Representatives sat at a long table: the Austrians on one side and the Lithuanians on the other. The conversation was like a one-way game: the Lithuanians were talking for an hour, while the Austrians, as if under hypnosis, listened stiffly and remained silent. The Lithuanian delegation headed by Algirdas Mykolas Brazauskas, the Secretary of the Communist Party of that time, got slightly confused and agreed to have a break. As if anticipating possible embarrassments, the Lithuanians had taken with them on the way to the negotiations a dozen of albums ‘Blossoms Among Blossoms’. During the break, they decided to give an album as a gift to each Austrian delegation member. The hosts were very suspicious of the gift - took it as a hot ember assuming it was an ordinary communist manifesto. However, as they started turning the leaves of an album and making comments among themselves, they all reacted with a great emotion. When the Austrian representatives sat back down at the negotiating table, they all smiled. The negotiations moved on smoothly and significant agreements were concluded as well as contracts with a value of millions were signed.

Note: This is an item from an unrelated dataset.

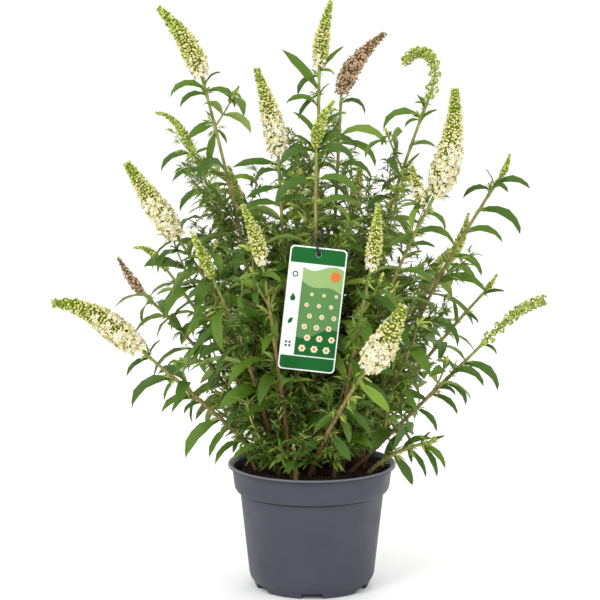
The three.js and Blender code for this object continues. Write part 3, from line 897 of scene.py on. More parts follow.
@cache
def stemming() -> Recipe:
    """Turns lines into closed round stems with a relief that runs along them.

    Returns:
        The tree.
    """
    kit = Recipe(
        "stemming",
        {
            "Sides": "NodeSocketInt",
            "Relief": "NodeSocketFloat",
            "Fissures": "NodeSocketFloat",
            "Finish": "NodeSocketMaterial",
        },
    )
    given = kit.given.outputs
    lines = kit.add("GeometryNodeMeshToCurve", {0: given["Geometry"]})
    ring = kit.add("GeometryNodeCurvePrimitiveCircle", {"Resolution": given["Sides"], "Radius": 1.0})
    stems = kit.add(
        "GeometryNodeCurveToMesh",
        {
            "Curve": lines.outputs[0],
            "Profile Curve": ring.outputs[0],
            "Scale": kit.value("girth", "FLOAT"),
            "Fill Caps": True,
        },
    )
    where = kit.add("GeometryNodeInputPosition").outputs[0]
    drawn = kit.add("ShaderNodeVectorMath", {0: where, 1: FISSURE_STRETCH}, operation="MULTIPLY")
    fissures = kit.add(
        "ShaderNodeTexNoise", {"Vector": drawn.outputs[0], "Scale": given["Fissures"], "Detail": 2.0}
    )
    swing = kit.sum_of("MULTIPLY", kit.sum_of("SUBTRACT", fissures.outputs[0], 0.5), given["Relief"])
    facing = kit.add("GeometryNodeInputNormal").outputs[0]
    push = kit.add("ShaderNodeVectorMath", {0: facing, "Scale": swing}, operation="SCALE")
    carved = kit.add("GeometryNodeSetPosition", {"Geometry": stems.outputs[0], "Offset": push.outputs[0]})
    smoothed = kit.add("GeometryNodeSetShadeSmooth", {"Geometry": carved.outputs[0]})
    real = kit.add("GeometryNodeRealizeInstances", {0: smoothed.outputs[0]})
    return kit.ended(kit.painted(real.outputs[0], "Finish"))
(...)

On the return to Lithuania, A. M. Brazauskas summarised: ‘Our first business trip abroad was gently buffered by the album “Blossoms Among Blossoms” by Rimantas Dichavičius. Our foreign partners believed that communists are also humans after all’.

For many people, each striking event triggers an individual thought or interpretation: a play based on the motifs of ‘Blossoms Among Blossoms’ was staged at Vilnius Drama Theatre; in another space, a group of mime artists was gathered and music was composed for it (by the composer Gediminas Rimkus-Rimkevičius); a poem titled ‘Blossoms Among Blossoms’ was composed by the poet Janina Liniauskienė; a number of photographers and publishers have attempted to reproduce similar plots. Currently, discussions are underway for the production of an artistic film based on the motifs of BLOSSOMS AMONG BLOSSOMS and for the construction of a sculpture to symbolise this event in our culture.